Angie Marynicz, 61, complained that the writings of Edgar Allen Poe and Shakespeare were disturbing and she found the lecturer’s “ignorant and callous delivery of such sensitive topics” distressing.

Marynicz complaint was about her course at the University of Wales, Trinity St David.

Mrs Marynicz wrote in her complaint: "One of the compulsory modules for the BA (Hons) Creative Writing course was Critical and Cultural Theory.

"The first lecture for that module was listening to the lecturer read aloud the Edgar Allen Poe short story The Black Cat, which is a graphic account of domestic abuse where the abuser puts an axe through his wife's head.

"As he finished reading the story, he giggled which I found very upsetting and offensive. I emailed him twice to tell him so - to which I received no reply.

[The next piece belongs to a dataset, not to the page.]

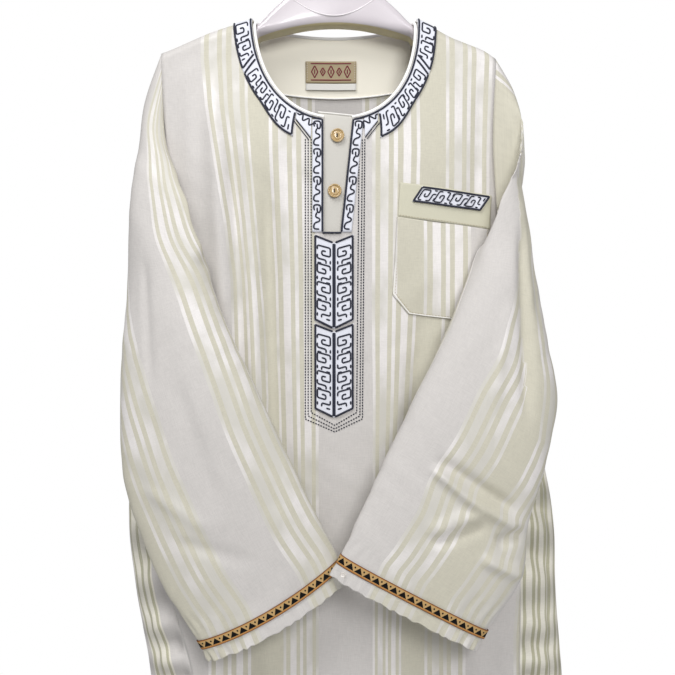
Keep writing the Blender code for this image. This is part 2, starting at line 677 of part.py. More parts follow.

"The second lecture in that module was the Freudian idea that Shakespeare's Hamlet had an Oedipus complex i.e. child sex abuse/incest. I was told by the Head of School, in no uncertain terms, that this was good art and they would carry on teaching it as such."

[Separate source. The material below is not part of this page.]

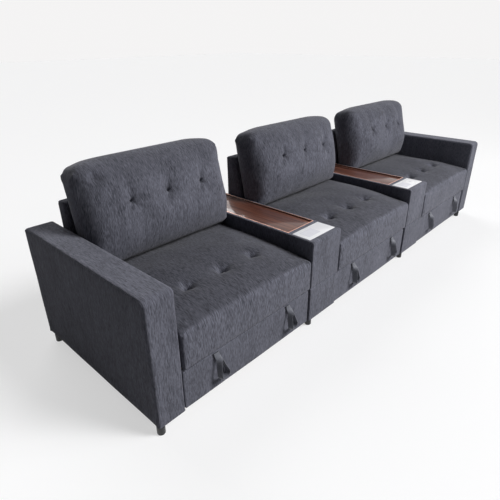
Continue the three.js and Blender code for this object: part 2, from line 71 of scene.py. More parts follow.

She continued: “Within the degree course were poetry modules with the Head of School being the lecturer. At the beginning of one of his modules, he announced that 'All literature is about sex because sex is the most important thing in the world’.”

The university rejected her complaint, and Marynicz took it to the Office of the Independent Adjudicator for Higher Education (OIA).

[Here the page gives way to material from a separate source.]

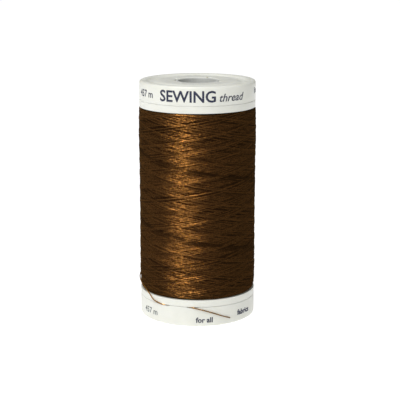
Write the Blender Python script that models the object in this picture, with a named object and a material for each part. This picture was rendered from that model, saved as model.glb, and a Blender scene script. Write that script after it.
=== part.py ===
"""Large spool of all-purpose sewing thread, standing on its lower end cap.

A straight winding tube carries a flange at each end, and a thin spindle tube runs through both
flanges for the sewing machine's spool pin. A cap closes each end. Four sprung fingers hold each cap
on its flange, and let it pull out a little so that the thread's free end can be laid in the seam
between cap and flange and then gripped there.

Units are metres, +Z is up, and the origin is the middle of the face that the spool stands on.
"""

import math

import bmesh
import bpy
from mathutils import Matrix, Vector
from mathutils.geometry import interpolate_bezier

# ---------------------------------------------------------------- driving dimensions

SPOOL_RADIUS = 0.0190
SPOOL_HEIGHT = 0.0782
SEGMENTS = 48

SLIDE_GAP = 0.0002  # radial gap where a cap slides
FIT_GAP = 0.0001  # gap where two still pieces meet

# End cap, drawn with its outer face at height 0 and its mouth upwards.
CAP_HEIGHT = 0.00625
CAP_WALL = 0.0015
CAP_WEB = 0.0012
CAP_TRAVEL = 0.0016
LIP_FLAT_INNER = 0.0169
LIP_ROUNDING = 0.0012
SEAM_CHAMFER = 0.0003
TROUGH_DEPTH = 0.0007
TROUGH_INNER = 0.0142
TROUGH_OUTER = 0.0158
FACE_DEPTH = 0.0002
FACE_OUTER = 0.0129
HOLE_EDGE = 0.0003
COLLAR_DEPTH = 0.0051
COLLAR_WALL = 0.0010
DRIVE_NOTCHES = 4
DRIVE_NOTCH_WIDTH = 0.0022
DRIVE_NOTCH_REACH = 0.0087

# The upper cap and flange are turned together by four of their facets.
UPPER_TURN = math.radians(-30)

# Seam between cap and flange. The lower one is held open by the thread that it grips.
LOWER_SEAM = 0.0004
UPPER_SEAM = 0.0001

# Spindle tube and winding tube.
SPINDLE_INNER = 0.0063
SPINDLE_OUTER = 0.0072
SPINDLE_INSET = 0.0003
TUBE_INNER = 0.0143
TUBE_OUTER = 0.0155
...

The OIA rejected the complaint on the content of the course, citing academic freedom, but said the university “should have considered whether it was reasonable to require Mrs Marynicz to attend the Critical and Cultural lectures in view of the content and delivery of the module which Mrs Marynicz had difficulties with."

It further ordered the university pay her £750 in compensation.

A University spokesman said: “The University wishes to stress that the Office of the Independent Adjudicator (OIA) for Higher Education found the student’s complaint “not justified” in all of its main points, including those relating to course content and delivery.

"The complaint was deemed partly justified solely in relation to attendance for particular lectures and, in accordance with the recommendation of the OIA, a sum of £750 was paid to the student and accepted as ‘full and final settlement’ of the complaint.

The university was in the news recently after they “strongly refuted” a student survey that saw them come 125th – dead last in the UK.